Bugün 3 Haziran 2015. 52 yıldır Nazım Hikmet şiirleriyle yanı başımızda, aramızda. Ama Anadolu'da bir köy mezarlığında değil, Moskova'da bir gömütlükte yatıyor. Başında bir çınar ağacı da yok. Fakat hala “günler ağır, günler ölüm haberleriyle geliyor” ve yine “bize bir parça hüzün bırakarak dimdik gidiyor ölülerimiz, ve biz yine gözyaşı göstermeden ağlamaya devam ediyoruz” gelen ölüm haberlerine. Ancak her şeye rağmen Nazım'ın umudu olan “tohumların tohumu, serpilip gelişen Türkiye işçi sınıfı” bizim de umudumuz olmaya devam ediyor. Çünkü “beklenen günler, güzel günler ellerinizdedir. Haklı günler, büyük günler, gündüzlerinde sömürülmeyen, gecelerinde aç yatılmayan, ekmek, gül ve hürriyet günleri…” Ve mutlaka; “dolaşacaktır elbette, en güzel elbisesiyle, işçi tulumuyla bu güzelim memlekette hürriyet”.

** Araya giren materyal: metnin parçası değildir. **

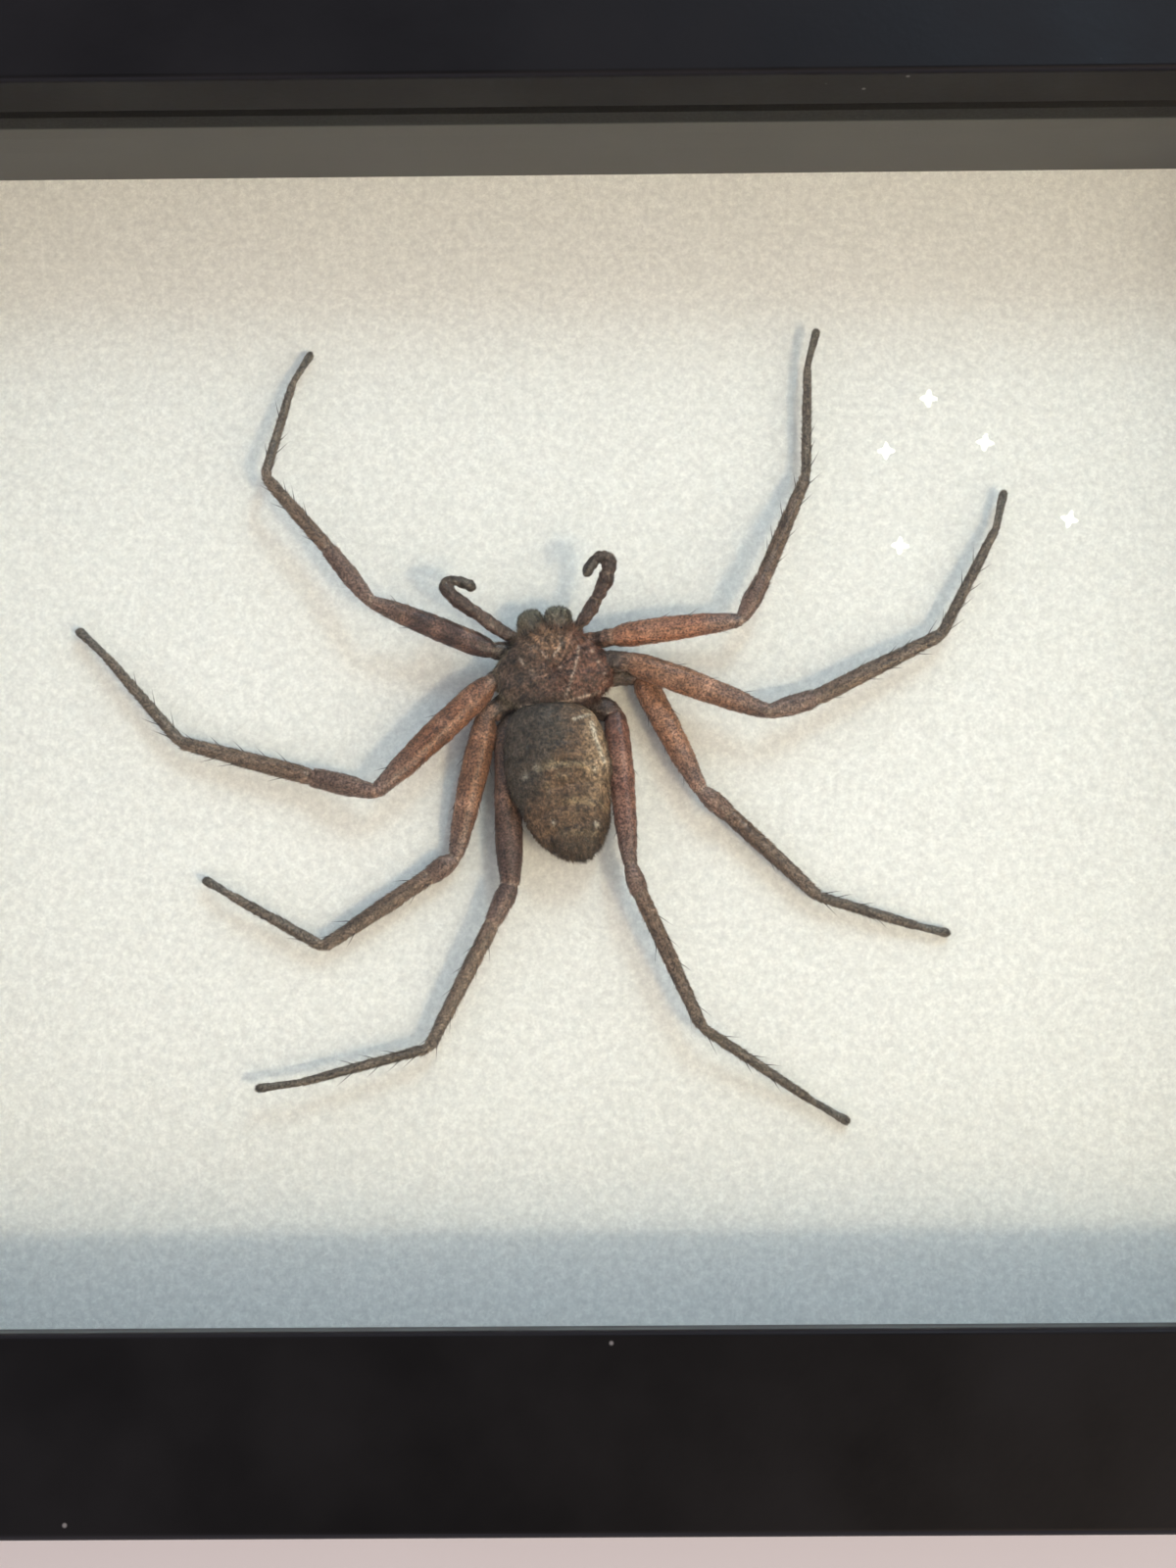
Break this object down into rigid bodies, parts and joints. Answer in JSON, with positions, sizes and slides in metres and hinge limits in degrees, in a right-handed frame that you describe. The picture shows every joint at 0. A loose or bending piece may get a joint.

Nazım'ı hapishanelerde teslim alamayanlar, onun adını ders kitaplarına hapsetmeye çalışacaklar. Adını büyük puntolarla “vatan haini” yazan gazeteler ise artık çoktan ondan “büyük Türk şairi” diye bahsediyorlar. “Arkadaşlarının kanlı kesik başlarını altın tepsilerde satan”, ‘köşe yazarı aydınları' da belki yine denize karanfiller bırakıp, şiirlerini okuyarak onu yadedecekler. Yani yine, “ellerimizden geçinen herkes” ona dair yalan söyleyecek.

Fakat bu kez “bir vapur geçmeyecek Varna önünden” ve onu sadece mısralarına ihanet etmeyenler duyacak. Ve bizler; dillerimizde onun şiirleri ve gelecek “güzel günlere” dair inancımızla safları sıklaştırmaya devam edeceğiz. Ve “Bizden sonra gelenler demir parmaklıklardan değil, asma bahçelerinden seyredecekler bahar sabahlarını, yaz akşamlarını”...

Seni unutmadık, unutturmayacağız Nazım Hikmet!